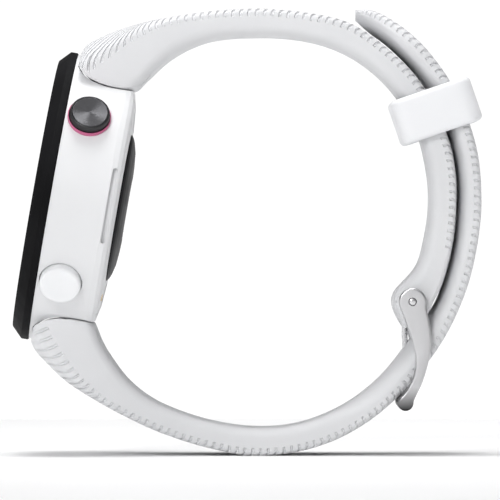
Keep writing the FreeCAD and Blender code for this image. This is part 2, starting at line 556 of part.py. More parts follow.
box = FreeCAD.BoundBox()
for s in OUT.values():
    box.add(s.BoundBox)
print("bounds", [round(v, 3) for v in (box.XMin, box.XMax, box.YMin, box.YMax, box.ZMin, box.ZMax)], len(OUT), "nodes")
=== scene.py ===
import bpy, bmesh, math
import numpy as np
from mathutils import Vector, Matrix


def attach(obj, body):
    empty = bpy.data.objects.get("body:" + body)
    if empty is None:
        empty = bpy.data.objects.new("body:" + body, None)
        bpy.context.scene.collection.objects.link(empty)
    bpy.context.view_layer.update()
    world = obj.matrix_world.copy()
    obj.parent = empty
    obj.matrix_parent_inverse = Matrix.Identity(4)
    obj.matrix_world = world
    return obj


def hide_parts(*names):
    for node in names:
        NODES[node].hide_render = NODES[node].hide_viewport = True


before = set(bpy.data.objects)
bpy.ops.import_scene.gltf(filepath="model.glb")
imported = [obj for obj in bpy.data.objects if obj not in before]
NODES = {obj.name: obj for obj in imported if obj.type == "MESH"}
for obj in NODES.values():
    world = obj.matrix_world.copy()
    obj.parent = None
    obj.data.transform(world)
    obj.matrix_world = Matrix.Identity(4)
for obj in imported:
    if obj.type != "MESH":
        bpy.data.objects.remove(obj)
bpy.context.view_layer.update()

# Everything below is worked out in millimetres and written to meshes in metres.
MM = 0.001

# ------------------------------------------------------------------ shared dimensions (mm)
TILT = math.radians(9.94)
S, C = math.sin(TILT), math.cos(TILT)
HX, HZ = -26.09, 34.93
BUTTON_Z = -3.2
BAR_Y, BAR_Z = 17.5, -6.2
PIN = (22.34, 20.72)
PIN_R, BARREL_R = 0.5, 2.67
ENDBAR = (21.40, 7.12)
ENDBAR_R = 1.08
PLATE_IN, PLATE_OUT = 10.3, 11.7
KEEPER_C, KEEPER_ANG = (25.54, 46.44), math.radians(18.9)
KEEPER_ACROSS, KEEPER_ALONG, KEEPER_GAP = 11.3, 6.2, 9.0
KEEPER_IN, KEEPER_OUT = 10.3, 11.6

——

Requirement. Within the listing above, the range opens at the line with "box = FreeCAD.BoundBox()" and closes at the line with "NODES[node].hide_render = NODES[node].hide_viewport". Reproduce exactly the lines of that range, including both ends.

Written solution.
box = FreeCAD.BoundBox()
for s in OUT.values():
    box.add(s.BoundBox)
print("bounds", [round(v, 3) for v in (box.XMin, box.XMax, box.YMin, box.YMax, box.ZMin, box.ZMax)], len(OUT), "nodes")
=== scene.py ===
import bpy, bmesh, math
import numpy as np
from mathutils import Vector, Matrix


def attach(obj, body):
    empty = bpy.data.objects.get("body:" + body)
    if empty is None:
        empty = bpy.data.objects.new("body:" + body, None)
        bpy.context.scene.collection.objects.link(empty)
    bpy.context.view_layer.update()
    world = obj.matrix_world.copy()
    obj.parent = empty
    obj.matrix_parent_inverse = Matrix.Identity(4)
    obj.matrix_world = world
    return obj


def hide_parts(*names):
    for node in names:
        NODES[node].hide_render = NODES[node].hide_viewport = True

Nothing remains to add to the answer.